(Data items)
◇ ◇ ◇ ◇ ◇

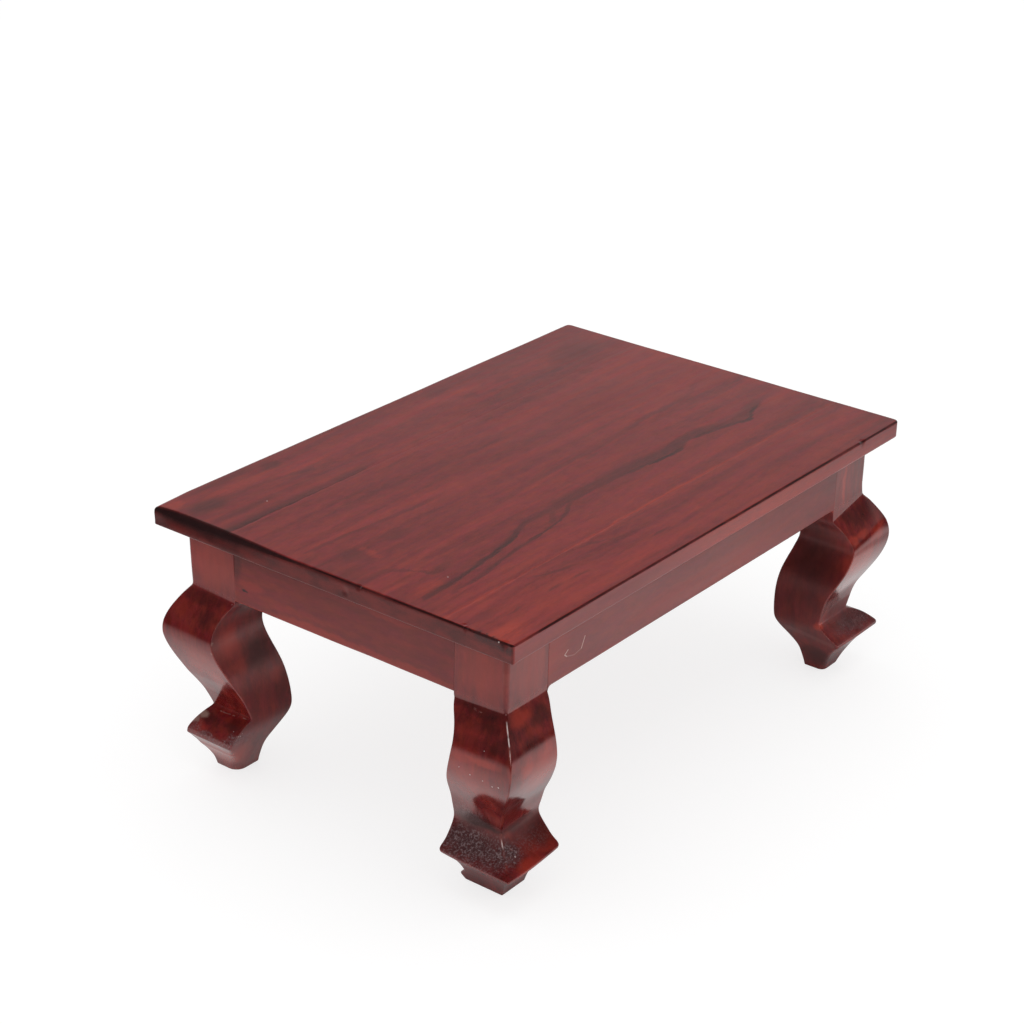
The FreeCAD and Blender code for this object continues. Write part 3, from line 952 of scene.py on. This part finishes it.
# With those of the front side: centre, reach and strength
top_dark_patches = on_face(dark_face_patches) + [
    ((-135, -150.5, 189), (120, 6, 12), 0.42), ((176, -150.5, 198), (5, 3, 4), 0.60),
]
top_bright_patches = on_face(bright_face_patches) + on_face(bright_edge_patches, 6) + [
    ((90, -150.5, 191), (190, 8, 12), 0.34), ((15, -150.5, 191), (130, 8, 12), 0.34),
]

# Dried lacquer along the left upper arris near the front corner, in millimetres
arris_gum = [(-229.5, -124, 197.5), (-230, -138, 196.5), (-230, -148, 194.5)]
gum_nibs = [((-228.9, -139.5, 198.0), 0.7), ((-229.3, -144.0, 197.5), 0.8), ((-229.2, -147.2, 197.0), 0.6),
            ((-183.0, -63.2, 199.0), 0.45), ((-174.0, 99.5, 199.0), 0.5)]

# The left end along its width, in millimetres: how black it is, and how far in the black reaches
end_blackness = [(-150, 0.10), (-120, 0.20), (-80, 0.0), (0, 0.02), (30, 0.12), (55, 0.38), (76, 0.82),
                 (95, 1.0), (136, 0.95), (143, 0.7), (150, 0.2)]
black_edge = [(-20, -230.5), (20, -228.2), (50, -226.2), (76, -224.7), (95, -223.9), (136, -224.8),
              (150, -229)]

satin_roughness = (0.285, 0.36)


def top_finish():
    finish = Finish("red_lacquered_boards")
    grain = grain_along(finish, "x")
    tones = ((0.120, 0.0115, 0.0115), (0.190, 0.0175, 0.0165), (0.265, 0.0240, 0.0195))
    colour, fine, medium = red_stain(finish, grain, tones)
    ragged = finish.strayed(grain, (9, 4.5, 0), (12, 2.6, 8))
    x, y, z = finish.split(ragged)
    dark = finish.lines(x, y, top_dark_lines, finish.patches(ragged, top_dark_patches))
    bright = finish.lines(x, y, top_bright_lines, finish.patches(ragged, top_bright_patches))
    streaks = finish.scaled_sum(fine, 0.5, finish.product(medium, 0.5))
    streaky = finish.between(streaks, 0.38, 0.58, 0.55, 1.0)
    colour = finish.tint(finish.product(bright, streaky), colour, raw_red)
    colour = finish.tint(finish.product(dark, streaky, 0.95), colour, figure_brown)
    colour = end_grain(finish, colour, y, z)
    colour = rubbed_arris(finish, colour)
    where = finish.place()
    stipple = finish.between(finish.noise(where, 0.9), 0.4, 0.6, 0.45, 1.0)
    gum = finish.product(finish.scratch(ragged, arris_gum, 9.0), stipple)
    colour = finish.tint(gum, colour, gum_brown)
    colour = with_nibs(finish, colour, where, gum_nibs)
    rough = finish.between(medium, 0.3, 0.7, *satin_roughness)
    return varnished(finish, colour, fine, medium, rough, 0.006 * mm)


def with_nibs(finish, colour, where, nibs):
    """Small pale nibs in the lacquer, each with its size."""
    pale = 0.0
    for place, size in nibs:
        pale = finish.most(pale, finish.patch(where, place, (size * 1.3,) * 3, 1.0))
    return finish.tint(pale, colour, pale_nib)


def end_grain(finish, colour, y, z):
    """The sawn ends drink more stain, and the left end is nearly black towards the back."""
    across = finish.split(finish.facing())[0]
    at_end = finish.between(finish.math("ABSOLUTE", across), 0.45, 0.85)
    where = finish.place()
    stipple = finish.noise(where, (3, 1.1, 0.8), detail=3.0, rough=0.65)
    lumps = finish.noise(where, (40, 16, 6))
    depth = finish.scaled_sum(lumps, 0.6, finish.product(stipple, 0.4))
    brown = finish.tint(finish.between(depth, 0.34, 0.64), (0.062, 0.0105, 0.0105), (0.138, 0.0160, 0.0140))
    blackness = finish.drawn(y, [(place * mm, black) for place, black in end_blackness])
    level = finish.between(z, table_top - 9 * mm, table_top - 3.5 * mm, 0.16, 1.0)
    left = finish.between(across, -0.5, -0.1, 1.0, 0.0)
    soaked = finish.between(stipple, 0.36, 0.62)
    soaked = finish.tint(soaked, (0.013, 0.0045, 0.0050), (0.040, 0.0115, 0.0125))
    brown = finish.tint(finish.product(blackness, level, left), brown, soaked)
    return finish.tint(at_end, colour, brown)


def rubbed_arris(finish, colour):
    """Stain gathered along the upper arris of the front, and soaked in black along the left end."""
    nx, ny, nz = finish.split(finish.facing())
    where = finish.place()
    x, y, _ = finish.split(where)
    upwards = finish.between(nz, 0.1, 0.3)
    rolled = finish.product(finish.between(finish.wear(), 0.44, 0.68), upwards)
    along_front = finish.product(finish.between(ny, -0.35, -0.1, 1.0, 0.0),
                                 finish.between(x, -226 * mm, -196 * mm, 0.35, 1.0))
    outwards = finish.most(finish.between(nx, -0.35, -0.1, 1.0, 0.0), along_front)
    uneven = finish.between(finish.noise(where, 26), 0.3, 0.6, 0.6, 1.0)
    colour = finish.tint(finish.product(rolled, outwards, uneven), colour, arris_crimson)
    soaked_from = finish.drawn(y, [(place * mm, edge * mm) for place, edge in black_edge])
    inside = finish.between(finish.math("SUBTRACT", x, soaked_from), -0.6 * mm, 0.8 * mm, 1.0, 0.0)
    return finish.tint(finish.product(inside, upwards, 0.85), colour, soaked_black)


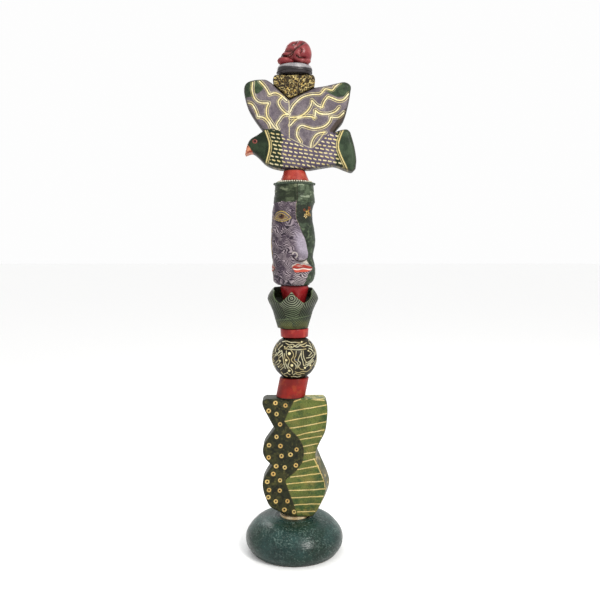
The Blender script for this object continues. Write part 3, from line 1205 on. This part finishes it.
def add_lips(paint, depth, groove, u, z):
    """Red lips with a pale parting, ending at each profile's edge."""
    x = u + 0.0285
    across = np.clip(1 - (x / 0.0295) ** 2, 0, 1)
    on = inside(np.abs(x), 0.0295, 0.0015)
    middle = 0.7945 + 0.0012 * np.sin((u + 0.002) * 190)
    bow = 0.0118 * across ** 0.8 * (1 - 0.38 * hump(x, 0.004, 0.0045)) + 0.0006
    pout = 0.0112 * across ** 0.8 + 0.0005
    upper = on * step(middle + bow - z, 0, 0.001) * step(z - middle, 0.0006, 0.0008)
    lower = on * step(middle - z, 0.0006, 0.0008) * step(z - middle + pout, 0, 0.001)
    outline = on * inside(np.abs(z - middle - bow - 0.0008), 0.0010, 0.001)
    parting = on * inside(np.abs(z - middle + 0.0020), 0.0016, 0.0012) * step(across, 0.25, 0.2)
    glint = on * hump(z, 0.8010, 0.0018) * hump(x, -0.006, 0.006)
    paint = mix(paint, rgb(222, 206, 190), 0.85 * outline)
    paint = mix(paint, rgb(166, 50, 36), upper)
    paint = mix(paint, rgb(196, 82, 62), lower)
    paint = mix(paint, rgb(244, 226, 214), np.maximum(parting * 0.9, 0.6 * glint))
    seam = on * inside(np.abs(z - middle), 0.0004, 0.0008)
    depth = depth * (1 - np.clip(upper + lower, 0, 1)) + 0.0016 * (upper + lower) * across - 0.0012 * seam
    return paint, depth, np.maximum(groove * (1 - np.clip(upper + lower + outline, 0, 1)), 0.5 * seam)


def rim_beads(top):
    """A row of small pressed clay beads round the cone's foot, all one mesh."""
    count, ring, sides = 46, 0.0480, 12
    points, faces = [], []
    fall = np.linspace(0.15, math.pi - 0.15, 7)
    for k in range(count):
        turn = k * math.tau / count
        size = 0.0026 + 0.0003 * math.sin(k * 2.7)
        centre = np.array([ring * math.sin(turn), -ring * math.cos(turn), top + size * 0.75])
        profile = np.stack([size * np.sin(fall), size * np.cos(fall)], 1)
        bead = revolve(profile, sides).reshape(-1, 3) + centre
        start = len(points) * len(bead)
        points.append(bead)
        faces += [[start + i for i in quad] for quad in grid_faces(len(fall), sides, False)]
        faces.append([start + i for i in range(sides)])
        faces.append([start + len(bead) - 1 - i for i in range(sides)])
    points = np.vstack(points)
    paint = streaked(rgb(252, 248, 226), rgb(206, 200, 166), points, 0.004, 181, 0.8)
    piece("head_beads", points, faces, paint, np.zeros(len(points)),
          glaze("bead_slip", rough=(0.35, 0.5), coat=0.2, mottle=0.1, grain=0.1, bump=0.2),
          "head", "head_glaze")


# ------------------------------------------------------------------ bird
BIRD_OUTLINE = [
    [(-0.1385, 1.1125), (-0.1370, 1.124), (-0.132, 1.142), (-0.123, 1.157), (-0.104, 1.169), (-0.088, 1.180)],
    [(-0.088, 1.180), (-0.101, 1.197), (-0.119, 1.223), (-0.133, 1.250), (-0.1415, 1.288),
     (-0.138, 1.310), (-0.121, 1.3205), (-0.0845, 1.324), (-0.065, 1.315)],
    [(-0.065, 1.315), (-0.014, 1.2675)],
    [(-0.014, 1.2675), (0.056, 1.301)],
    [(0.056, 1.301), (0.088, 1.306), (0.118, 1.313), (0.142, 1.3165), (0.158, 1.306),
     (0.157, 1.286), (0.151, 1.252), (0.139, 1.210), (0.121, 1.187), (0.111, 1.174)],
    [(0.111, 1.174), (0.126, 1.181), (0.147, 1.184), (0.157, 1.176)],
    [(0.157, 1.176), (0.168, 1.138), (0.174, 1.100), (0.172, 1.073)],
    [(0.172, 1.073), (0.162, 1.065), (0.144, 1.070), (0.115, 1.081), (0.090, 1.079), (0.045, 1.0713)],
    [(0.045, 1.0713), (-0.038, 1.0713)],
    [(-0.038, 1.0713), (-0.062, 1.077), (-0.082, 1.087), (-0.100, 1.105), (-0.118, 1.118), (-0.1385, 1.1125)],
]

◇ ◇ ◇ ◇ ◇

→ **Exercise aim**
Say how many lines contain the string "Write", giving nothing but the count.

→ **Problem solution**
2